I saw some very odd outfits on the women lawyer in this particular courthouse. One was wearing an innocuous pants suit but with thick fluffy socks (in August!) and patent leather loafers. One was wearing a sleeveless dress, no jacket - she would have been scolded at my summer law firm in NJ which did not permit bare arms. Another, similarly without a suit jacket, wore a blue and white striped button down shirt, hanging down towards her knees, not tucked in, and reminded me of the shirts I borrowed from my father for smocks in elementary school art class. I was somewhat abashed because the skirt I was wearing was shorter than I had realized - I was signing emails to the partner in charge of the case as "Perry" but I felt more like Ally McBeal. However, I was a radiant vision and veritable legal role model compared to these others!

Saturday, August 22, 2009

Books and Libraries

A story in the Boston Globe about a 77 year old chess maven described how he taught himself to play from books at the library during the Depression. One day he found a note from another player: “'Neither duffer, nor master,' the note read, and included a telephone number. It was an invitation to play, in an era when games were hard to find," and they subsequently played many times.

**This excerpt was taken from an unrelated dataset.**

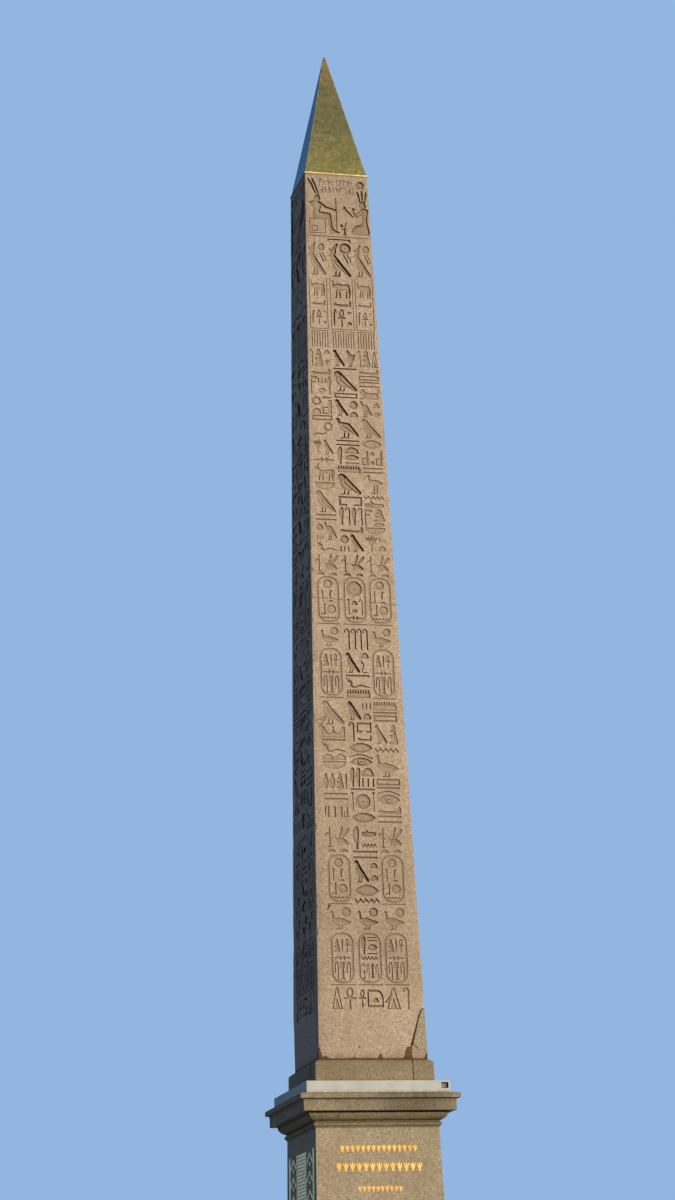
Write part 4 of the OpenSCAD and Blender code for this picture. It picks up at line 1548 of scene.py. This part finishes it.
FLOOR_R = 1400.0
AMBIENT = 0.135


def pale_floor():
    made = to_object("floor", [(x, y, 0.0) for x, y in disc(0, 0, FLOOR_R, 96)], [list(range(96))])
    f = Finish("floor_paint", roughness=0.9, specular=0.1)
    f.colour(f.mix(f.seen(), paint(70, 82, 106), paint(244, 246, 248)))
    made.data.materials.append(f.material)


def pale_world():
    """A weak blue light, behind a plain blue sky for the camera and for what mirrors show."""
    world = bpy.data.worlds.new("sky")
    bpy.context.scene.world = world
    world.use_nodes = True
    world.node_tree.nodes.clear()
    sky = Nodes(world.node_tree)
    mix = sky.node("ShaderNodeMixShader", {"Fac": sky.seen()})
    for socket, colour, strength in ((1, paint(148, 190, 255), AMBIENT), (2, paint(146, 182, 224), 1.0)):
        light = sky.node("ShaderNodeBackground", {"Color": colour, "Strength": strength})
        sky.put(mix.inputs[socket], light.outputs[0])
    sky.node("ShaderNodeOutputWorld", {"Surface": mix.outputs[0]})


def sun_lamp(name, azimuth, elevation, strength, softness, tone):
    """A distant lamp. Azimuth 0 shines on the front, and grows towards the right side."""
    light = bpy.data.lights.new(name, "SUN")
    light.energy = strength
    light.angle = math.radians(softness)
    light.color = paint(*tone)[:3]
    made = bpy.data.objects.new(name, light)
    bpy.context.scene.collection.objects.link(made)
    a, e = math.radians(azimuth), math.radians(elevation)
    towards = Vector((math.sin(a) * math.cos(e), -math.cos(a) * math.cos(e), math.sin(e)))
    made.rotation_euler = towards.to_track_quat("Z", "Y").to_euler()


pale_floor()
pale_world()
sun_lamp("key", 26, 12.5, 3.42, 2.0, (255, 248, 236))
sun_lamp("back_fill", 142, 30, 2.6, 36.0, (240, 245, 255))
sun_lamp("side_fill", 248, 26, 0.3, 16.0, (140, 182, 255))

CAMERA_PLACE = (-16.2356, -63.3709, 0.625)
CAMERA_YAW, CAMERA_PITCH, CAMERA_ROLL = -0.2488, 0.2814, -0.0350
CAMERA_LENS = 89.085
LONG_SIDE = 36.0


def make_camera():
    data = bpy.data.cameras.new("camera")
    data.sensor_width = LONG_SIDE
    data.lens = CAMERA_LENS
    data.clip_end = 2000.0
    camera = bpy.data.objects.new("camera", data)
    bpy.context.scene.collection.objects.link(camera)
    yaw, pitch, roll = CAMERA_YAW, CAMERA_PITCH, CAMERA_ROLL
    ahead = Vector((-math.sin(yaw) * math.cos(pitch), math.cos(yaw) * math.cos(pitch), math.sin(pitch)))
    across = Vector((math.cos(yaw), math.sin(yaw), 0.0))
    up = across.cross(ahead)
    right = across * math.cos(roll) + up * math.sin(roll)
    above = -across * math.sin(roll) + up * math.cos(roll)
    axes = Matrix((right, above, -ahead)).transposed().to_4x4()
    camera.matrix_world = Matrix.Translation(CAMERA_PLACE) @ axes
    bpy.context.scene.camera = camera


make_camera()
bpy.context.scene.view_settings.view_transform = "Standard"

Of course, it reminded me of the famous scene in More All of a Kind Family, in which Jules leaves a note in Ella's library book so he can meet her! The kind librarian sees the book is on the wrong shelf (I think the girls hid it because they'd already checked out their weekly quota) but decides not to interfere with young love. How I loved these books! I checked them out repeatedly from my elementary school library, and now own a complete set (although not all are in the oversize format I grew up with).

Libraries play an important role in the lives of this poor but dignified family. In the very first book, Sarah, the middle sister (and eventual author of the series) has lost a book and the librarian realizes that paying to replace it would cause the family great hardship but they are proud and won't accept charity, so she provides a very modest replacement amount. Just as those on the Lower East Side used the library to escape from their troubles our current economic times have resulted in increased usage in libraries all over the country, despite the drastic cuts in services and hours.

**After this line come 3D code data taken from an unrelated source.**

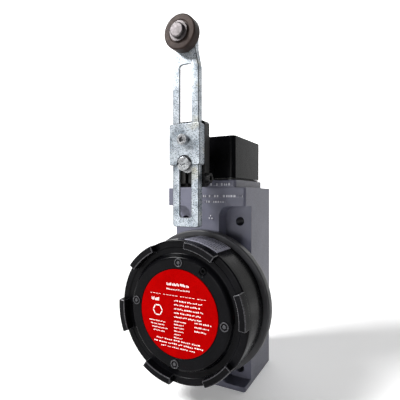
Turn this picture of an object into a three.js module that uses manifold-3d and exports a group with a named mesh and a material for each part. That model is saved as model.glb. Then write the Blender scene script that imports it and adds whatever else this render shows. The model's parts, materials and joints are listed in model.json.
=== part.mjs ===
// Explosion-proof limit switch with an adjustable roller lever, in millimetres.
// +Z is up, +Y runs from the front cover to the mounting face, +X is to the right.
// Sizes are in the housing's own frame: Y = 0 is the front face of its column and
// Z = 0 its bottom. The last lines move the origin to the middle of the base.
import * as THREE from "three";
import { mergeVertices } from "three/addons/utils/BufferGeometryUtils.js";
import Module from "manifold-3d";

const wasm = await Module();
wasm.setup();

// ---------------------------------------------------------------- driving dimensions
const GAP = 0.3; // clearance between separate pieces that touch
const ROUND = 48; // facets of a large round face
const FINE = 20; // facets of a small round face

const COLUMN = { halfWidth: 26.3, depth: 47.8, height: 118.7, corner: 1.6 };
const PEDESTAL = { halfWidth: 20.1, top: 123.3 };
const POCKET = { inner: 9.8, depth: 10.4, corner: 6, spans: [[2.9, 34], [72, 107.6]] };
const MOUNT_HOLE = { x: 19, r: 2.65, heights: [8.6, 98.3] };
const DRUM_Z = 50.9; // height of the round chamber's axis
const DRUM = { flangeR: 42.6, flangeFront: -6, spigotR: 35.4, spigotFront: -20.5, boreR: 31.5 };
const CAVITY = { halfWidth: 14, low: 22, high: 80, back: 42 };
const CONDUIT = { y: 27, r: 10.3 };

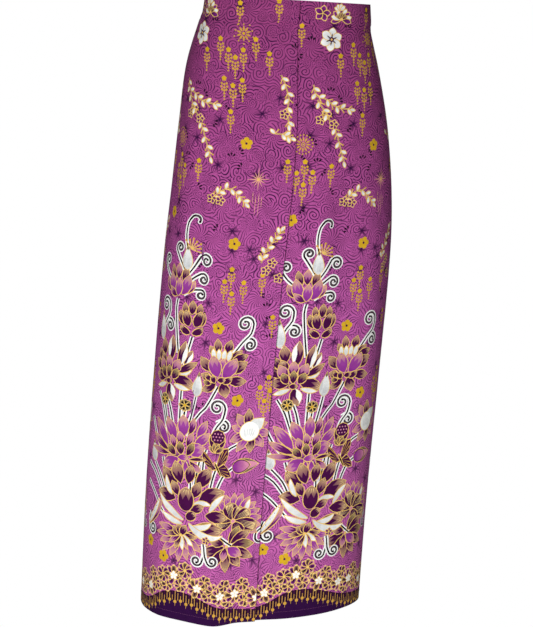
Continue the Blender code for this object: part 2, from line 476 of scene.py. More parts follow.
    def sprig(self, points, leaves, hand=1, blossoms=()):
        """A gold twig with white leaves in pairs and small line flowers."""
        path = smooth_path(points, 4.0)
        self.line(path, 2.2, GOLD)
        self.line(path, 0.8, DARK_OLIVE)
        count = len(path)
        for k in range(leaves):
            at = path[int((k + 0.6) * (count - 1) / leaves)]
            before = path[max(int((k + 0.6) * (count - 1) / leaves) - 1, 0)]
            run = math.degrees(math.atan2(at[0] - before[0], before[1] - at[1]))
            side = hand if k % 2 else -hand
            self.petal(at, run + 48.0 * side, 10.0, 5.2, "white", full=0.55, tip=0.7, rim=0.95, count=4)
            twig = at + 8.0 * toward(run - 40.0 * side)
            self.line((at, twig), 1.5, GOLD)
            self.dot(twig[0], twig[1], 1.7, AMBER, 5)
        end = path[-1]
        run = math.degrees(math.atan2(end[0] - path[-3][0], path[-3][1] - end[1]))
        self.petal(end, run, 9.5, 4.8, "white", full=0.5, tip=0.7, rim=0.95, count=4)
        for x, y in blossoms:
            self.line_flower(x, y)

    def line_flower(self, x, y, radius=7.0):
        for k in range(5):
            angle = 72.0 * k + 12.0
            self.petal((x, y), angle, radius * 1.1, radius * 0.8, "drawn", 0.0, 0.55, 0.8, 0.95, 4)
        self.dot(x, y, 1.3, GOLD, 6)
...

I've attached a link to the All of a Kind Family Companion.

Tuesday, August 18, 2009

Nancy Pembroke's Vacation in Canada

"Let's go shopping this morning," proposed Nancy at the breakfast table.

"Shopping?" said Jeanette in surprise. "I didn't know you meant to buy anything. What do you need?"

"Oh, I need heaps of things, but I'm not going to get them. Shopping doesn't necessarily mean buying; I mean just go through the shops and be 'interested' in things."

from Nancy Pembroke's Vacation in Canada, Margaret Van Epps, 1930
While I loved the above quote, it was one of few high points in this book. Because Nancy was an unappealing heroine, whiny and selfish, this was a very tedious book except for some unusual and intriguing sightseeing expeditions (which kept me reading, although I put it aside several times over the last few months). It was very interesting, however, that the author spent a lot of time - in the voice of Miss Ashton, the family friend Nancy and Jeanette are traveling with - describing Catholic traditions with great respect and in more detail than is typical in this type of series.

Miss Ashton, "[a] Protestant herself, at least in that she was not a Catholic, she belonged to no particular church; but she respected the religious beliefs and customs of all with whom she came into contact, and was interested in knowing something about them.

"I don't know, of course," she continued, "what your feelings are toward different religious beliefs, or toward customs which are strange to you; but I do want to give you a bit of advice. Don't be so narrow-minded and willfully ignorant that you condemn everything you do not practice yourself. Read, study, observe, converse calmly with all kinds of people. Understand, intelligently if not thoroughly, everything in the world that you possibly can. Get the true explanation of all kinds of things, not the false, superficial notions most people are satisfied with. Don't be afraid of information, or lazily indifferent about acquiring it. You don't need to adopt every idea or belief; but at least know them. There is no real education possible otherwise."

Pan-Roasted Corn and Tomato Salad

I wish one of my sisters would cook this for me! Or Mark Bittman himself, of course. I have eaten with him but never eaten anything he prepared.

From the NYT:

1/4 pound bacon, chopped
1 small red onion, chopped
4 to 6 ears corn, stripped of their kernels (2 to 3 cups)
Juice of 1 lime, or more to taste
2 cups cored and chopped tomatoes
1 medium ripe avocado, pitted, peeled and chopped
2 fresh small chilies, like Thai, seeded and minced
Salt and black pepper
1/2 cup chopped fresh cilantro, more or less.
1. Cook bacon in a large skillet over medium-high heat until it begins to render fat; add onion and cook until just softened, about 5 minutes, then add corn. Continue cooking, stirring or shaking pan occasionally, until corn begins to brown a bit, about 5 more minutes; remove from heat and let cool for a few minutes. Drain fat if you wish.
2. Put lime juice in a large bowl and add bacon-corn mixture; then toss with remaining ingredients. Taste, adjust the seasoning and serve warm or at room temperature.
Yield: 4 servings.

Sunday, August 9, 2009

The Perfect Burger

My sisters and I are in search of the perfect burger. This article from the NYT and this from the Washington Post don't really provide enough recipes to help us. I wonder if I should pack my Worcestershire Sauce and bring it with me? What is the real secret? What do you suggest?